Pleasant Township, comprising fifty-six square miles in the northwestern part of Wabash County, does not belie its name. It is a country of varied surface, of beautiful streams and numerous pretty lakes, and of fertile soil and comfortable homesteads. The sportsman, the lover of out-of-doors and the home-builder, are equally pleased with the outlook.

Eel River and its tributaries are chiefly responsible for the pleasant outlook of the country. That stream enters from the eastern border of the township and flows generally in a southwesterly direction, through the southeast central and southern sections into Paw Paw Township toward Roann. On its way, it passes Laketon and South Laketon, and receives Otter, Silver and Squirrel creeks from the north. These, with several smaller tributaries from that direction, bind together various chains of little lakes.

This feature is most pronounced in the watercourse west of Laketon, which embraces Long, Round and Mud lakes in a sort of triangle. Long Lake, nearly a mile long and one-third as wide, is the largest compact body of water in Pleasant Township. South of its west end is Round Lake, considerably smaller and lying directly west of Laketon, while Mud Lake to the west of Long is not much more than a fair sized pond. But they are all sunny and offer good fishing grounds, while the surrounding country is justly attractive to the hunter and tourist generally.

Silver Creek, the largest of the Eel River branches, rises in an unnamed lake in section 26, in the northwestern part of the township, and flows southeasterly through Flat Lake and other expansions of its bed into the main stream, about a mile north of the southern line of the township, between sections 16 and 21.

The largest lakes outside of the Laketon region are along the course of Squirrel Creek in the western part of the township. The source of that stream is Flora Lake in section 11. Half a mile to the south, lying mostly in section 14, is Lukens Lake, through which it flows southwest into Miami County, doubling back into Pleasant Township and emptying into the Eel River just east of Stockdale in Paw Paw Township.

Lukens Lake is nearly midway between Stockdale and the old post-office of New Harrisburg, Pleasant Township. It is a little smaller than Long Lake, and received its name from the fact that in early times most of the land upon its shores was owned by Matthias Lukens, one of the leading and wealthy pioneers of the township.

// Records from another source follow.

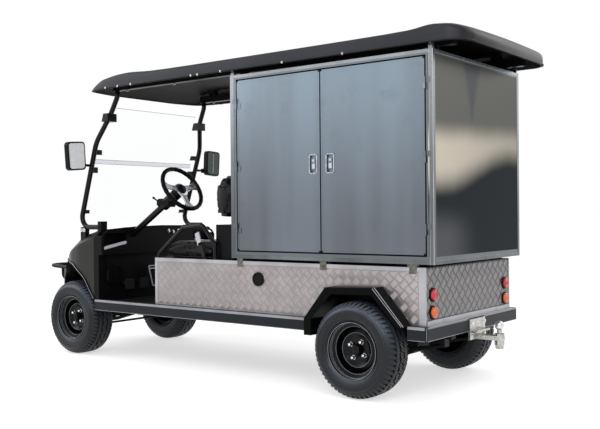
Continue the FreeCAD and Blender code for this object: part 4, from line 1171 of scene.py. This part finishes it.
SIDE_FACE = 0.5160
REAR_FACE = -1.5600
SIDE_PLATE = [(-1.523, 0.410), (-1.523, 0.686), (0.411, 0.686), (0.411, 0.414),
              (-0.842, 0.414), (-0.988, 0.594), (-1.309, 0.605), (-1.478, 0.410)]
REAR_PLATE = [(-0.503, 0.434), (0.503, 0.434), (0.503, 0.708), (-0.503, 0.708)]
# A rib: its foot along and across, and the faces between the foot and the two ridge ends
RIB_FOOT = ((1, 0), (0.55, 1), (-0.55, 1), (-1, 0), (-0.55, -1), (0.55, -1))
RIB_FACES = ((0, 1, 6), (1, 2, 7, 6), (2, 3, 7), (3, 4, 7), (4, 5, 6, 7), (5, 0, 6))


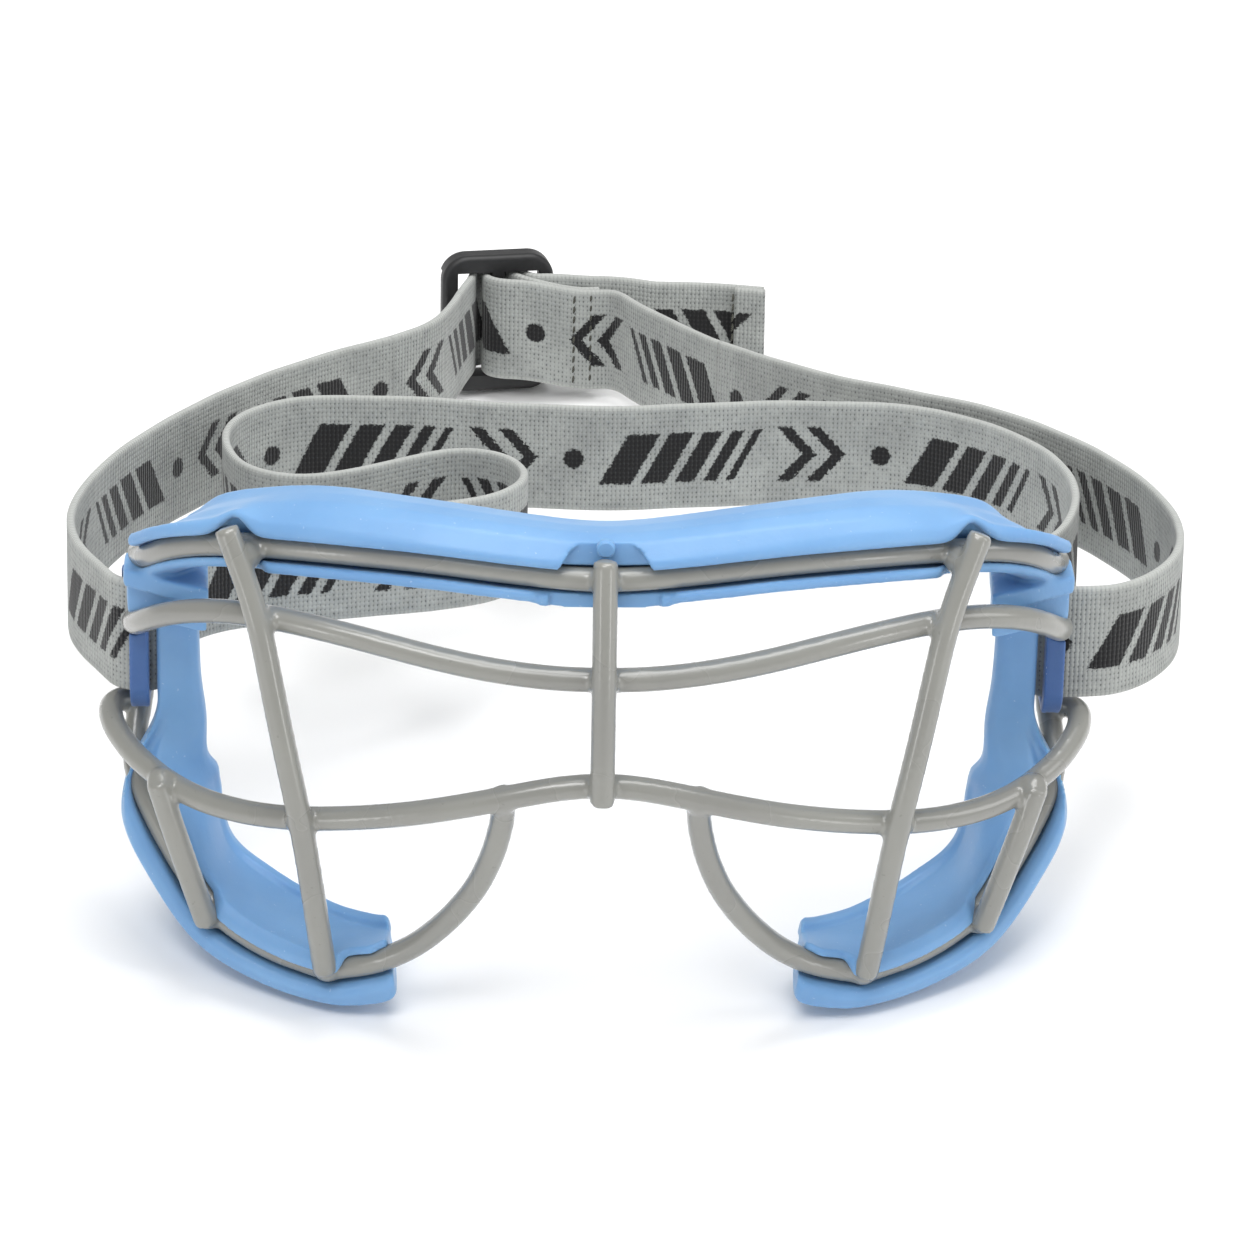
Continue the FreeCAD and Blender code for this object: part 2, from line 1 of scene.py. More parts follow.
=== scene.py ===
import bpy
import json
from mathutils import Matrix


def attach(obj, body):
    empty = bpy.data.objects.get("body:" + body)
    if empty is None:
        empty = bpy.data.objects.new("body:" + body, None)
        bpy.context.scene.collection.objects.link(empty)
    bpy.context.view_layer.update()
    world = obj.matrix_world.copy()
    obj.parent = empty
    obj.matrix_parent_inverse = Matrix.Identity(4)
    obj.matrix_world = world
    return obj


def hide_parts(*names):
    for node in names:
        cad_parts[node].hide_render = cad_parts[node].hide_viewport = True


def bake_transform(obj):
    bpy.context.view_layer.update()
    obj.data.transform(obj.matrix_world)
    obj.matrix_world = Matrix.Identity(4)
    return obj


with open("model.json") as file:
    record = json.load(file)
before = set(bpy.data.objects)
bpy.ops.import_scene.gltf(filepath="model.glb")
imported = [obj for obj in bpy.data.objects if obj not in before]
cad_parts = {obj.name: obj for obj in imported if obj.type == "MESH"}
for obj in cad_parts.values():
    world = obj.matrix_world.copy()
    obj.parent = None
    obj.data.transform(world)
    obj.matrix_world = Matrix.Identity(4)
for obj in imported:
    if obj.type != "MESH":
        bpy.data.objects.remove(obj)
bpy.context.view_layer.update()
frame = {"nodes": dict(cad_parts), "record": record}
import bpy
import bmesh
import json
import math
from mathutils import Matrix, Vector, noise

# ------------------------------------------------------------------ places
# Lines below are given as worn, in mm: X to the wearer's left, Y back past the face, Z up. On the
# table the goggles lean back, and the strap lies in a plane of its own that drops to the rear.
LEAN = 9.62
STRAP_DROP = 3.6
STRAP_HINGE = Vector((0, 42.0, -21.5))
LEANED = Matrix.Rotation(math.radians(-LEAN), 3, "X")
DROPPED = Matrix.Rotation(math.radians(-STRAP_DROP), 3, "X")
MOUNT = {m["name"]: Vector(m["pos_m"]) for m in frame["record"]["mounts"]}
SLOTS = (MOUNT["left_strap_slot"] + MOUNT["right_strap_slot"]) / 2
SLOTS_WORN = Vector((0, 40.503, -21.406))


def worn(p):
    """A place given as worn, in the frame's metres."""
    return SLOTS + LEANED @ ((Vector(p) - SLOTS_WORN) * 0.001)


def in_strap(x, along, up=0.0):
    """A place in the strap's own plane, in the frame's metres."""
    return worn(STRAP_HINGE + DROPPED @ Vector((x, along - STRAP_HINGE.y, up)))


def add_object(name, data):
    ob = bpy.data.objects.new(name, data)
    bpy.context.scene.collection.objects.link(ob)
    return ob


# ------------------------------------------------------------------ camera
ELEVATION = math.radians(25)
YAW = math.radians(1.85)
ROLL = math.radians(1.2)
AIM = Vector((2.8, 0, 0))
DISTANCE = 1000
LENS = 193.26923076923077
ahead = Vector((math.sin(YAW) * math.cos(ELEVATION), math.cos(YAW) * math.cos(ELEVATION),
                -math.sin(ELEVATION)))
level = Vector((math.cos(YAW), -math.sin(YAW), 0))
above = level.cross(ahead)
right = level * math.cos(ROLL) + above * math.sin(ROLL)
up = above * math.cos(ROLL) - level * math.sin(ROLL)
camera = add_object("camera", bpy.data.cameras.new("camera"))
camera.data.sensor_width = 36
camera.data.lens = LENS
camera.data.clip_start = 0.05
turn = Matrix([LEANED @ right, LEANED @ up, LEANED @ -ahead]).transposed()
camera.matrix_world = Matrix.Translation(worn(AIM - ahead * DISTANCE)) @ turn.to_4x4()
bpy.context.scene.camera = camera
bpy.context.scene.view_settings.view_transform = "Standard"


# ------------------------------------------------------------------ node helpers
def new_material(name):
    mat = bpy.data.materials.new(name)
    mat.use_nodes = True
    tree = mat.node_tree
    shader = next(n for n in tree.nodes if n.type == "BSDF_PRINCIPLED")
    return mat, tree, shader


def node(tree, kind, **values):
    n = tree.nodes.new(kind)
    for key, value in values.items():
        setattr(n, key, value)
    return n


def feed(tree, socket, value):
    if isinstance(value, bpy.types.NodeSocket):
        tree.links.new(value, socket)
    else:
        socket.default_value = value


def settings(shader, **values):
    """Plain values on the shader; a socket's name has underscores for its spaces."""
    for key, value in values.items():
        shader.inputs[key.replace("_", " ")].default_value = value


def calc(tree, op, a, b=0.0, c=None):
    n = node(tree, "ShaderNodeMath", operation=op)
    feed(tree, n.inputs[0], a)
    feed(tree, n.inputs[1], b)
    if c is not None:
        feed(tree, n.inputs[2], c)
    return n.outputs[0]


def between(tree, value, low, high):
    """0 below low, 1 above high, smooth in between."""
    n = node(tree, "ShaderNodeMapRange", interpolation_type="SMOOTHSTEP")
    feed(tree, n.inputs["Value"], value)
    feed(tree, n.inputs["From Min"], low)
    feed(tree, n.inputs["From Max"], high)
    return n.outputs[0]


def below(tree, value, low, high):
    """1 below low, 0 above high, smooth in between."""
    return calc(tree, "SUBTRACT", 1.0, between(tree, value, low, high))


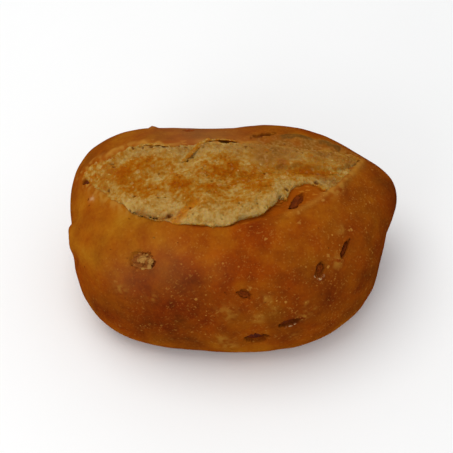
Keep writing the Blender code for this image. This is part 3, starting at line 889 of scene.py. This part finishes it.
crumb_x = crumb_plain[:, 0]
lean = LEAN * bell(crumb_in, 1.1, 1.1) * (1 - crumb_back) ** 2
lean *= after(crumb_in, -0.6, 0.8) * (0.7 + 0.6 * wave(crumb_plain, 5.0, 73.0))
lean *= after(crumb_x, -44.0, 8.0) * before(crumb_x, 34.0, 8.0) * (1 - 0.4 * soft_edge(crumb_plain))
crumb_rise = crumb_height - crumb_pores + fruit_dips(crumb_plain)
crumb_points = crumb_plain + outward(crumb_plain) * crumb_rise[:, None]
crumb_points += forward_of_tear(crumb_plain) * lean[:, None]
crumb_points = inside_box(crumb_points)
for vert, place in zip(crumb_ball.verts, crumb_points):
    vert.co = place
open_edges = [edge for edge in crumb_ball.edges if edge.is_boundary]
inner = crumb_ball.verts.new(INNER_POINT)
for edge in open_edges:
    crumb_ball.faces.new((edge.verts[1], edge.verts[0], inner))
bmesh.ops.recalc_face_normals(crumb_ball, faces=crumb_ball.faces[:])
crumb_points = np.vstack([crumb_points, [INNER_POINT]])
print("the crumb's highest corner in mm:", round(crumb_points[:, 2].max(), 2))

# %% [markdown]
# How the heat toasted the crumb
#
# The high parts of the crumb caught the heat and went orange. The front bulge tore late and stayed
# cream, and so did the strip along the back lip. A toast share from 0, cream, to 1, burnt orange, is
# worked out from the height, the distance to the edges and a few named blotches. At the crumb's very
# edge the same share is pushed up as painted shade, and deep places and pores get painted shade too.

# %% Toast share and painted shade
# x, y, half-length, half-width, amount
BLOTCHES = (
    (-47, 6, 6, 8, 0.02), (31, 8.5, 8, 3.6, -0.3), (-37, 3, 6, 6, 0.14), (-39.1, 4.8, 2.8, 6.5, 0.34),
    (-34.6, 12.2, 3.8, 2.2, 0.28), (-25.9, 9.4, 7.2, 3.4, 0.38), (-34.2, -2.3, 5.2, 2.3, 0.34),
    (-19.8, -2.9, 4, 2.8, 0.46), (-8.6, 2.5, 5.6, 3, 0.36), (-7.9, -4.5, 5, 2.2, 0.32),
    (-2.9, 9.8, 5, 2, 0.3), (-0.4, 6, 2.5, 2.2, 0.45), (3.2, -0.2, 4.6, 3.4, 0.38),
    (13.7, 0.1, 4.6, 3, 0.3), (16.6, 6.7, 2.4, 2.6, 0.5), (26.6, 2, 9, 2.2, 1),
    (-26, -10, 8, 3.6, -0.34), (34.2, 8.2, 7.5, 2.5, 0.24), (-31, 2.8, 6.2, 3.6, -0.24),
    (-15.5, 5.8, 3.8, 3.6, -0.14), (-14.3, -3.4, 2.4, 4.4, -0.26), (-8.6, 12.6, 5.6, 2.5, -0.06),
    (22.7, 7.3, 4.4, 3, -0.3), (20.2, -0.8, 3.6, 2.8, -0.24),
)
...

In the early times Squirrel Creek was utilized considerably as a water-power stream, some of the first settlers in that portion of the county coming up its valley from the Eel River and building cabins and mills on its banks. It derives its name from the Indian Village founded by the Indiana chief, Captain Squirrel, adjoining the site of Stockdale. Squirrel, in the Indian tongue, is Niconza, which was the name of a postoffice established, many years ago, on the banks of the creek about a mile southwest of Lukens Lake and just over the boundary line in Miami County.

 

LAKETON

“Laketon Platted” and “Laketon and Ijamsville Joined” in Weesner, History of Wabash County, 453:

On September 8, 1836, Laketon was platted by Hugh Hanna, Isaac Thomas and J.D. Cassatt. This was the first town laid out away from the Wabash River, and it was the ambition of its proprietors to make it a rival of North Manchester as a trading center in the Eel River Valley. There were ninety lots lying near the river on the north side, and the streets were Pottawatomie, Spring, Main, Mill and Tamarack, north and south, and Eel, Wabash, Lake and Wayne east and west. Additions were afterward made by S.P. Petrie and I.R. Mendenhall.

The site of the old Laketon is a level and beautiful tract, with Round Lake at the west and Long Lake at the northwest. A mile west, on Silver Creek, James Cox established a grist mill, or corn cracker, about the time the town was platted. William Johnson and Ira Burr were the first merchants of the place, and within a few years a blacksmith shop was built and several dwellings appeared, while along in the ‘80s it had a number of stores, a schoolhouse (District No. 12), and a newspaper. The last-named, the Laketon Herald, was established in 1883 by Charles A. Richards, then a veteran printer who had been “at the case” for over sixty years.

Soon after the completion of the Detroit, Eel River & Illinois Railroad, in 1873, Daniel Van Buskirk laid out South Laketon, south of the river, as an addition to the original town, a mile to the north. In 1874 Mr. Van Buskirk established a large general store, and in the same year Philip & Thomas Ijam set a saw mill in operation. Not long afterward they gave their family name to the postoffice established at the new addition, which was long known as Ijamsville or South Laketon and is now designated by the former name.

Mr. Van Buskirk, however, continued to be perhaps the strongest moving force at South Laketon, operating at times a sawmill, a blacksmith shop and a tile factory. Among the other early industries was the brickyard of F.H. Williamson, established in 1880, and the shingle factory of George W. Harter, started in 1881. For many years the Ohmart family has been a strong factor in the progress of Laketon—Abram, Jacob and J.E. Ohmart, the last named being a present-day resident of the pace. In 1883 the Chicago & Atlantic Railroad was completed through Pleasant Township, running between Ijamsville and Laketon.